Anioł ze słonecznikami
Zaległości w pokazywaniu prac mam chyba coraz większe – w kolejce wciąż czeka kilka aniołów i dużo (a nawet bardzo dużo) biżuteryjnych tworów. Tak to już jest, kiedy pogoda dopisuje aż za bardzo, bo miło jest posiedzieć na zewnątrz z ogniwkami (i futrzakami), słuchać ptasich śpiewów i nie myśleć o niczym – ręce wtedy same pracują. Problem w tym, że jakoś nie wystarcza czasu na robienie zdjęć, nie mówiąc już o wstawieniu ich na bloga :)
Dzisiaj akurat pogoda trochę się psuje… ale nie ma tego złego, bo chyba dobry moment na nadrobienie zaległości. Tym razem padło na anioła ze słonecznikami (tylko dlatego, że już miałam gotowe zdjęcia:))) Podobnego, ale dużo mniejszego, zrobiłam 4 lata temu, więc pewnie nikt tego nie pamięta, można niejako zrobić „powtórkę” :)
Anioł został namalowany na dużej prostokątnej desce, tym razem nie docinałam kształtu skrzydeł i aureoli. Ten egzemplarz nie ma zbyt wielu „niedoskonałości”: zaledwie kilka rys, pęknięć i śladów po sękach. Jego główną ozdobą są oczywiście wspomniane wcześniej słoneczniki, namalowane na białej sukni przeciągniętej złotą pastą. Nie będę się szczególnie rozpisywać, w końcu większość z Was jest już zaznajomiona z tą aniołową produkcją, a składniki to jak zawsze: bejca do drewna, farby akrylowe, patyna, złota pasta i kilka warstw lakieru na koniec.

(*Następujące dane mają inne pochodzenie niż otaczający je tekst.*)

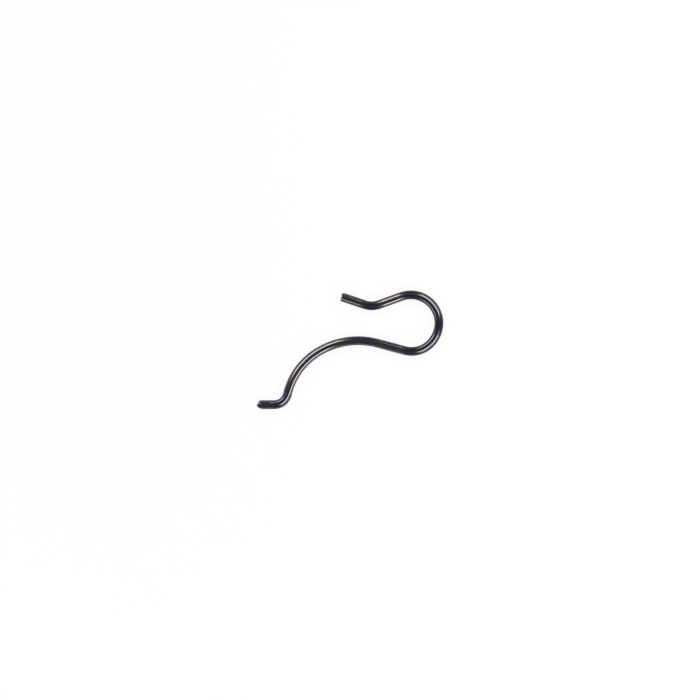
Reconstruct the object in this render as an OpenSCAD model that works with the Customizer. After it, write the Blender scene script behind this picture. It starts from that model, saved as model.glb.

Jak do tej pory to największa deska, na której malowałam anioła: ma dokładnie 65 x 22 cm. Na pamiątkowym zdjęciu z mniejszym pierwowzorem (30 x 17 cm) dobrze widać różnicę w wielkości :) Ze względu na gabaryty, anioł również swoje waży, na szczęście w naszych zapasach znalazł się solidny haczyk (zamontowany z tyłu), który go utrzyma.
…
Wyzwanie „Otwórz Szufladę” – Drewno jeszcze trwa, więc dorzucam :)
Bez zbędnego przedłużania, kończę na dziś i jak zawsze, dziękuję za wszystkie odwiedziny. Życzę wszystkim pogodnego tygodnia, pozdrawiam bardzo…słonecznie ;) i do zobaczenia następnym razem.